Failure Analysis of Edmonton International Airport’s Heating System
Analyzing the risk of heating system failure posed by extreme cold to North America’s northernmost airport.
Edmonton International Airport (EIA) is the most northern major airport in North America and is a base for domestic and international travel served by 17 different airlines. EIA is also the fastest growing major airport in Canada in the past decade. More than 20,000 people per day pass through its doors and the annual total grows by hundreds of thousands of people per year. The results of a 2014 Economic Impact Study indicate that EIA has a total economic output of over $2.2 billion in the region, and supports the tourism sector, the energy sector, and northern development. It is a critical piece of infrastructure for Alberta and Canada.
Operating at this latitude poses challenges – in Alberta’s extreme weather conditions, heating system shutdowns of only two hours could result in terminal closure and pipe damage. In the past decade, the temperature at EIA has dipped below -20°C an average of 39 days per year, below -30°C an average of 10 days each year, and below -35°C an average of three days each year. These exceptionally cold days are the critical times when the heating system must be 100% reliable in order to prevent damage to equipment and to preserve the continued operation of the airport.
EIA’s heating system has reached natural gas usage rates of 1,026 cubic metres per hour in exceptionally severe weather, equivalent to the gas usage of approximately 700 Edmonton homes! At times, an outage of as few as two hours could cause heating pipes to freeze and burst, and airport operations would be severely hampered until the system was repaired. Any such event could result in millions of dollars in damage, to say nothing of the harm to EIA’s reputation and the likelihood of making international news.
The main EIA passenger terminal is over 150,000 square metres — that’s 15 hectares under one roof. As one might expect, there are significant challenges related to the operation of such a large facility. Adding to the complexity of this problem is the reality of aging infrastructure: the original heating system was installed in the 1960s, with a major upgrade in the late 1990s and additional work as EIA grew.
Working with EIA and Dialog, SMA performed a detailed failure and reliability analysis to identify, quantify, and mitigate serious failures of the heating system, and developed a custom simulation model, which can model the entire system and the potential for overlapping failures, as well as external events to calculate the true risk of system failure and test potential improvements. The simulation can be then used to analyze and demonstrate the effectiveness of proposed solutions.
There are many techniques for performing the kind of analysis required to fully understand and improve a system’s reliability. SMA has developed an advanced failure and reliability analysis approach which integrates Failure Modes, Effects, and Criticality Analysis (FMECA) with reliability calculations and simulation modeling of actual failures to derive a full picture of system uptime and a resource-loaded maintenance schedule. This technique was applied to the critical heating equipment of the EIA, 66 major components in all.
The primary objectives of the FMECA study were to fully understand and document the heating system components, to determine which are vital to heating system operation along with their failure modes and their causes, and to identify key actions to improve the reliability of the system.
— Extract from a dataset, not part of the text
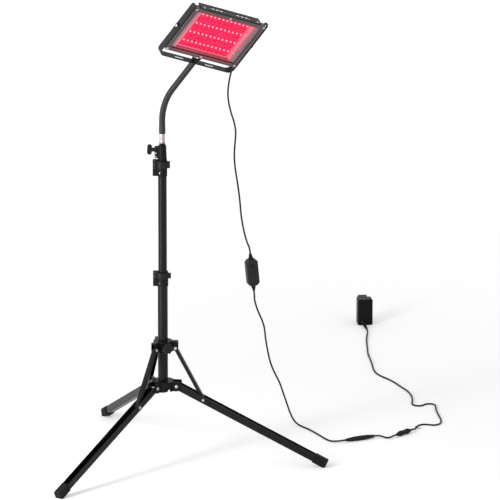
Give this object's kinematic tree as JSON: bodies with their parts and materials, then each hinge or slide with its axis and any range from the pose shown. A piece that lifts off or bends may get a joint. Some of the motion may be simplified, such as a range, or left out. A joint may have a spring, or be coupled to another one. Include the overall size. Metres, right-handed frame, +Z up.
{
  "type": "infrared therapy lamp",
  "caption": "Infrared heat therapy lamp: a tilting panel of red lamps on a gooseneck, a telescopic mast, a folding tripod, an in-line controller and a wall adapter.",
  "frame": {"origin": "on the floor, on the axis of the mast", "axes": "+Z up along the mast, +X along leg 1; the cord and the adapter lie behind and to the right, towards +X and +Y"},
  "size_m": [0.7648, 1.4974, 1.0641],
  "materials": {
    "powder_coat": "satin black powder coat",
    "moulding": "matt black moulded plastic",
    "lever": "matt black moulded plastic",
    "rubber": "black rubber",
    "steel": "bright zinc-plated steel",
    "chrome": "polished chrome",
    "neck_sleeve": "black sleeve over a flexible steel core",
    "panel_metal": "grey satin aluminium",
    "glass": "clear tempered glass",
    "reflector": "bright rolled aluminium",
    "board": "circuit board lit by its lamps",
    "led": "clear domed lamps, lit red",
    "cord": "black flexible cord jacket",
    "controller": "matt black moulded plastic",
    "adapter": "semi-gloss black moulded plastic"
  },
  "bodies": {
    "stand": {"hub": "moulding", "hub_pins": "steel", "mast_lower_tube": "powder_coat", "lower_lock_body": "moulding", "lower_lock_fasteners": "steel", "lamp_cord": "cord", "controller_front_shell": "controller", "controller_back_shell": "controller", "controller_reliefs": "rubber", "lower_cord": "cord", "splice_sleeve": "cord", "link_cord": "cord", "power_plug": "cord", "power_socket": "cord", "adapter_cord": "cord", "cord_tie": "cord", "adapter_front_shell": "adapter", "adapter_back_shell": "adapter", "adapter_pins": "steel", "adapter_boot": "rubber"},
    "leg_1": {"leg_1_channel": "powder_coat", "leg_1_foot": "rubber"},
    "leg_2": {"leg_2_channel": "powder_coat", "leg_2_foot": "rubber"},
    "leg_3": {"leg_3_channel": "powder_coat", "leg_3_foot": "rubber"},
    "brace_1": {"brace_1": "powder_coat"},
    "brace_2": {"brace_2": "powder_coat"},
    "brace_3": {"brace_3": "powder_coat"},
    "collar": {"collar": "moulding", "collar_fasteners": "steel"},
    "collar_knob": {"collar_knob": "lever"},
    "lower_lever": {"lower_lock_lever": "lever"},
    "middle_section": {"mast_middle_tube": "powder_coat", "upper_lock_body": "moulding", "upper_lock_fasteners": "steel"},
    "upper_lever": {"upper_lock_lever": "lever"},
    "top_section": {"mast_top_tube": "powder_coat", "spigot_socket": "moulding", "socket_screws": "steel"},
    "wing_knob": {"wing_knob": "lever"},
    "neck_base": {"spigot": "chrome", "neck_base": "neck_sleeve"},
    "neck_link_1": {"neck_link_1": "neck_sleeve"},
    "neck_link_2": {"neck_link_2": "neck_sleeve"},
    "bracket": {"neck_top": "neck_sleeve", "bracket": "powder_coat"},
    "bracket_wing_nut": {"bracket_wing_nut": "lever"},
    "panel": {"tilt_bolts": "steel", "panel_frame": "panel_metal", "panel_screws": "steel", "glass": "glass", "reflector_pan": "reflector", "led_board": "board", "led_array": "led", "rear_housing": "panel_metal", "terminal_box": "moulding", "cord_gland": "moulding", "top_rail": "panel_metal"},
    "button": {"controller_button": "controller"}
  },
  "joints": [
    {"name": "leg_1_fold", "type": "hinge", "parent": "stand", "child": "leg_1", "pos_m": [0.031, 0, 0.172], "axis": [0, -1, 0], "range_deg": [0, 116.6]},
    {"name": "brace_1_fold", "type": "hinge", "parent": "leg_1", "child": "brace_1", "pos_m": [0.09001, 0, 0.14245], "axis": [0, -1, 0], "range_deg": [-143.52, 0]},
    {"name": "leg_2_fold", "type": "hinge", "parent": "stand", "child": "leg_2", "pos_m": [-0.0155, -0.02685, 0.172], "axis": [-0.866, 0.5, 0], "range_deg": [0, 116.6]},
    {"name": "brace_2_fold", "type": "hinge", "parent": "leg_2", "child": "brace_2", "pos_m": [-0.04501, -0.07795, 0.14245], "axis": [-0.866, 0.5, 0], "range_deg": [-143.52, 0]},
    {"name": "leg_3_fold", "type": "hinge", "parent": "stand", "child": "leg_3", "pos_m": [-0.0155, 0.02685, 0.172], "axis": [0.866, 0.5, 0], "range_deg": [0, 116.6]},
    {"name": "brace_3_fold", "type": "hinge", "parent": "leg_3", "child": "brace_3", "pos_m": [-0.04501, 0.07795, 0.14245], "axis": [0.866, 0.5, 0], "range_deg": [-143.52, 0]},
    {"name": "collar_slide", "type": "slide", "parent": "stand", "child": "collar", "axis": [0, 0, 1], "range_m": [0, 0.1112]},
    {"name": "collar_knob_turn", "type": "hinge", "parent": "collar", "child": "collar_knob", "pos_m": [0.0115, -0.01992, 0.262], "axis": [0.5, -0.866, 0], "continuous": true},
    {"name": "lower_lever_flip", "type": "hinge", "parent": "stand", "child": "lower_lever", "pos_m": [-0.016, -0.0089, 0.4232], "axis": [0, 0, 1], "range_deg": [-110, 0]},
    {"name": "middle_slide", "type": "slide", "parent": "stand", "child": "middle_section", "axis": [0, 0, 1], "range_m": [-0.2, 0.01], "deforming": ["lamp_cord"]},
    {"name": "upper_lever_flip", "type": "hinge", "parent": "middle_section", "child": "upper_lever", "pos_m": [-0.016, -0.0089, 0.6737], "axis": [0, 0, 1], "range_deg": [-110, 0]},
    {"name": "top_slide", "type": "slide", "parent": "middle_section", "child": "top_section", "axis": [0, 0, 1], "range_m": [0, 0.23], "deforming": ["lamp_cord"]},
    {"name": "wing_knob_turn", "type": "hinge", "parent": "top_section", "child": "wing_knob", "pos_m": [-0.0168, 0, 0.705], "axis": [-1, 0, 0], "continuous": true},
    {"name": "neck_swivel", "type": "hinge", "parent": "top_section", "child": "neck_base", "pos_m": [0, 0, 0.721], "axis": [0, 0, 1], "range_deg": [-90, 90], "deforming": ["lamp_cord"]},
    {"name": "neck_bend_1", "type": "hinge", "parent": "neck_base", "child": "neck_link_1", "pos_m": [0, 0, 0.78333], "axis": [0.2672, 0.9636, 0], "range_deg": [-12.46, 17.53], "deforming": ["lamp_cord"]},
    {"name": "neck_bend_2", "type": "hinge", "parent": "neck_link_1", "child": "neck_link_2", "pos_m": [0.00554, -0.00154, 0.80935], "axis": [0.2672, 0.9636, 0], "range_deg": [-12.46, 17.53], "deforming": ["lamp_cord"]},
    {"name": "neck_bend_3", "type": "hinge", "parent": "neck_link_2", "child": "bracket", "pos_m": [0.01637, -0.00454, 0.83351], "axis": [0.2672, 0.9636, 0], "range_deg": [-12.46, 17.53], "deforming": ["lamp_cord"]},
    {"name": "bracket_nut_turn", "type": "hinge", "parent": "bracket", "child": "bracket_wing_nut", "pos_m": [0.07503, -0.02081, 0.91314], "axis": [0.5853, -0.1623, 0.7944], "continuous": true},
    {"name": "panel_tilt", "type": "hinge", "parent": "bracket", "child": "panel", "pos_m": [0.1198, -0.03322, 0.97391], "axis": [0.6592, 0.6657, -0.3497], "range_deg": [-90, 90], "deforming": ["lamp_cord"]},
    {"name": "button_press", "type": "slide", "parent": "stand", "child": "button", "axis": [-0.4776, 0.8766, 0.0586], "range_m": [0, 0.001], "stiffness_N_per_m": 500, "springref_m": -0.001}
  ],
  "couplings": [
    {"joint": "brace_1_fold", "follows": "leg_1_fold", "ratio": -1.2308},
    {"joint": "leg_2_fold", "follows": "leg_1_fold", "ratio": 1},
    {"joint": "brace_2_fold", "follows": "leg_1_fold", "ratio": -1.2308},
    {"joint": "leg_3_fold", "follows": "leg_1_fold", "ratio": 1},
    {"joint": "brace_3_fold", "follows": "leg_1_fold", "ratio": -1.2308},
    {"joint": "collar_slide", "follows": "leg_1_fold", "m_per_rad": 0.054596}
  ]
}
The study identified 136 different failure modes with 326 potential causes, all of which were scored for likelihood of occurrence, impact, and detection.
The FMECA results were combined with the simulation results to present a total picture of EIA’s current risk exposure, which components were most important, and which mitigations should be implemented. The study ultimately calculated that EIA may experience heating system outages during severe weather approximately once every three years.
The Failure and Reliability Analysis produced a business case recommending upgrades to improve the system reliability. Overall, the study demonstrated that the heating system, despite its age, is a reasonably robust system with backups and fail-safes already incorporated. Results include a better understanding of the system and its components, as well as numerous mitigations which can reduce the risk of system failure during the bitterly cold times when it is needed the most.